Political Party Shift
Immersing himself in empirical case studies and theory, Perelló began to formulate a research plan that married these elements tightly while renewing his passion for comparative approaches. “I study how political parties, and how is it and why is it that party systems change…and how it is that political parties engage with voters,” Perelló says. In this case, ‘political party systems’ refers to how elections are set up, whether voters choose between two parties or multiple parties. The question of party linkages looks at how parties get votes.
“This is a continuous debate within political science and comparative politics, but originally people thought political parties would appeal to voters on either on a programmatic basis, or a clientelist basis, or a charismatic one.” In other words, people vote for a party based on either an ideological agreement, a quid-pro-quo arrangement whereby a vote can be redeemed for favors, or force or personal magnetism of a candidate alone.
Of course, one party can have multiple sorts of such ‘linkages’ with voters, varying according to target demographic, general level of development, or ideology, and changing over time. With this interest party linkages and their evolution, Perelló was drawn to a comparatively understudied region, Central America, specifically Honduras. “Honduras actually presents very interesting insights into the entire discussion of party system change, and the types of party linkages that exist within society,” Perelló says.
Case Study: Honduras
Like many Latin American countries, Honduras transitioned from military dictatorship to democracy in the 1980s. For several decades after — even through a coup in 2009 — the country featured a two-party system that operated on a decisively clientelist model. But in the 2013 elections, a fundamental shift occurred: the two-party system gave way to a multi-party one, including an upstart Anti-Corruption Party led by a popular sportscaster.

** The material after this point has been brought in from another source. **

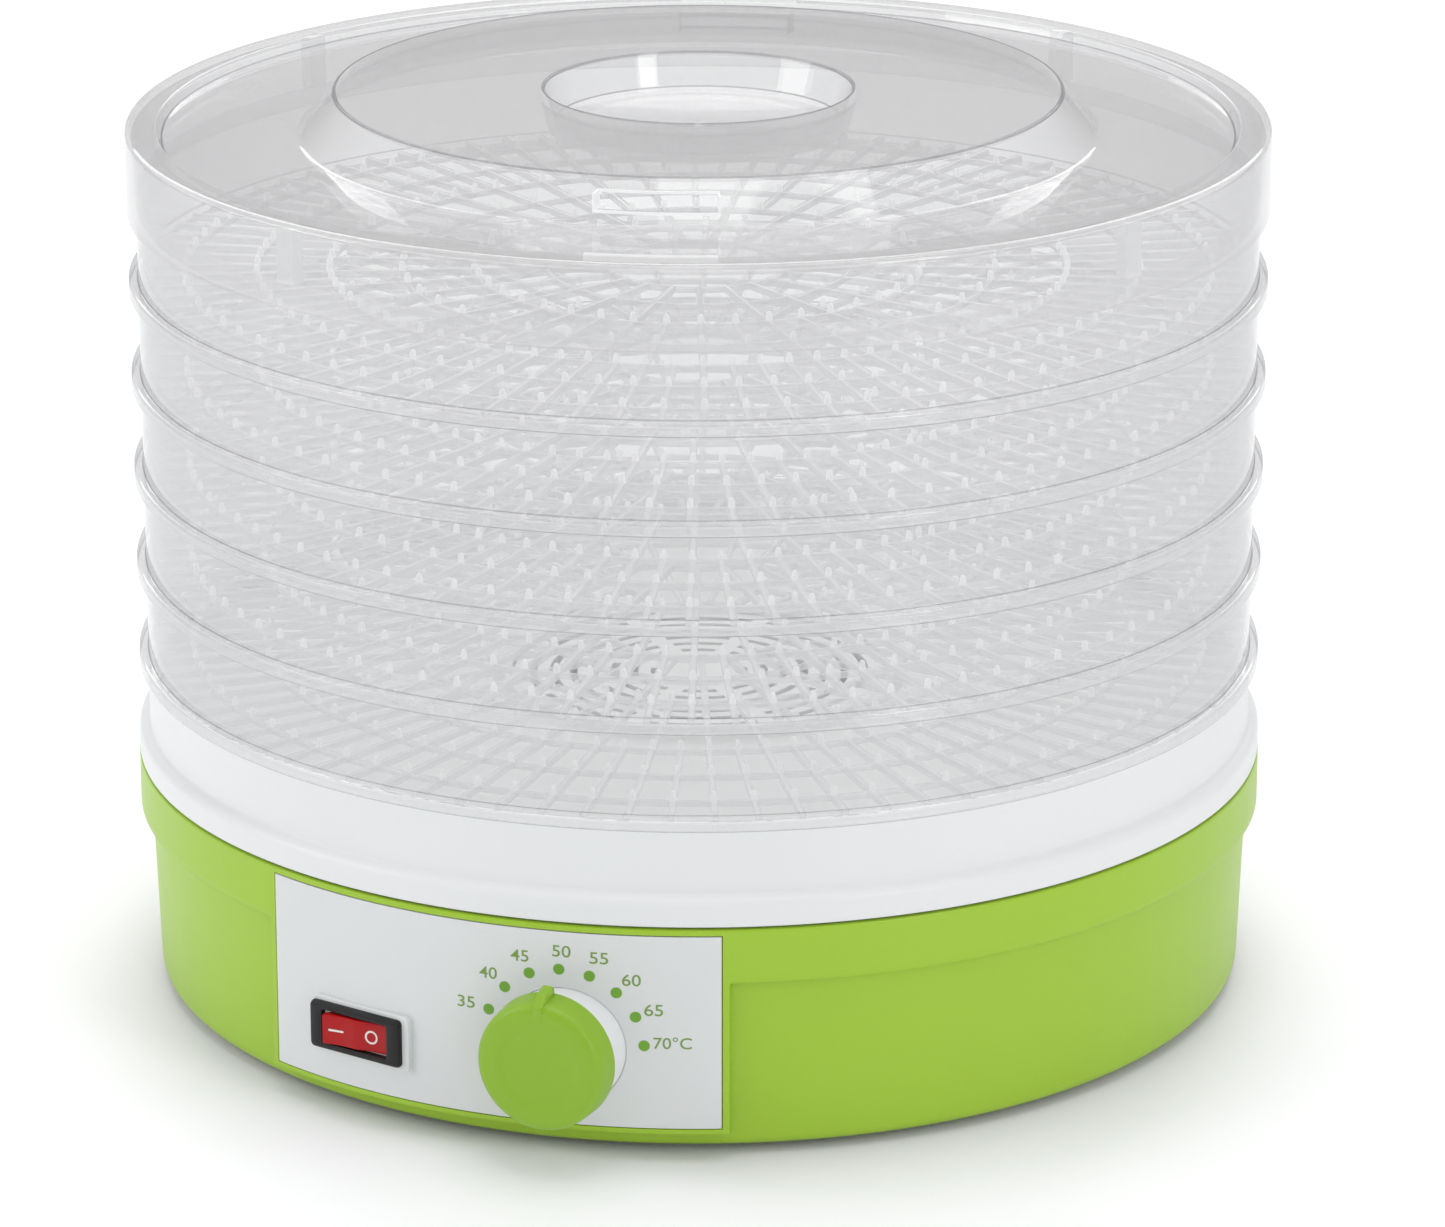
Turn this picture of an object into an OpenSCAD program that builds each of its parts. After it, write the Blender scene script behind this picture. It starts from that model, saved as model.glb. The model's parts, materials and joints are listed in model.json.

“What is interesting about this change is that not only did the party system change quite abruptly, but the types of linkages that the political parties are adopting also shifted suddenly,” Perelló explains. Whereas clientelism and corruption were once the norm, programmatic appeals on the basis of ideology are gaining ground, especially among wealthier constituencies.
There are several reasons that clientelism can lose its power. Appeals based on loyalty-for-favors become weaker as countries become wealthier. Additionally, clientelism can disenfranchise large parts of a population. “There’s many levels associated with this, but at least in the Honduran context these are very exclusive networks,” says Perelló. “For example, you can have a low-income household that is very dependent on some specific policies. The benefits that you might receive from these policies that are actually aimed at reducing poverty are contingent upon who you vote for. And [the government can] keep the electorate poor because they’re dependent on them if they want to stay in power. It’s been so entrenched that the way that it also molds how individual voters, how citizens actually see democracy.”
Because this shift from clientelism to programmatic appeals in developing countries is so unusual, Honduras is a fascinating case study against which to test existing theories of party systems and linkages. Perelló has visited Honduras several times, but found that pervasive clientelism made it nearly impossible to access the people and spaces relevant to his research. It also made for an interesting situation of mistaken identity. Once, while dressed up for a visit to the National Congress, dozens of older women surrounded him. “They approached me with receipts, with CDs, pictures of their kids, asking me if I could get their sons or their daughters who just graduated a job, if I could help them pay for receipt of electricity,” he says. Only when he opened his mouth to speak — in Chilean Spanish — did the crowd realize he was not a government official and could not help them. Local politicians were similarly reluctant to let Perelló in, stonewalling him or only disclosing details of the opposition’s approach.
Opening New Doors
Returning for 10 months with the prestigious Fulbright scholarship and an office and teaching position at Central American Technological University (UNITEC), Perelló is hopeful that more doors will open to him, especially among the political elite. “I really need to spend more time there — more time to conduct interviews, more archival research,” he says. He applied to several different grants and credits his Fulbright success to the wisdom and guidance of David Plotke, Professor of Politics and his dissertation advisor, as well as Tsuya Yee, Assistant Dean of Academic Affairs. But he’s cautious: “A Fulbright can work in favor or against you in the sense that, perhaps you’re seen as a representative of the U.S. government who’s meddling around internal politics of a country that has been historically intervened by the U.S. But at least to get my foot in the academic world, Fulbright has so far worked in my favor!”
Despite his focus on Honduras, Perelló believes his project can help scholars and the public understand how political systems can move away from clientelism, and how two-party systems can become more open and contested. “My overall objective in understanding these changes is to understand how can you strengthen democracy in countries that have such a strong authoritarian past.”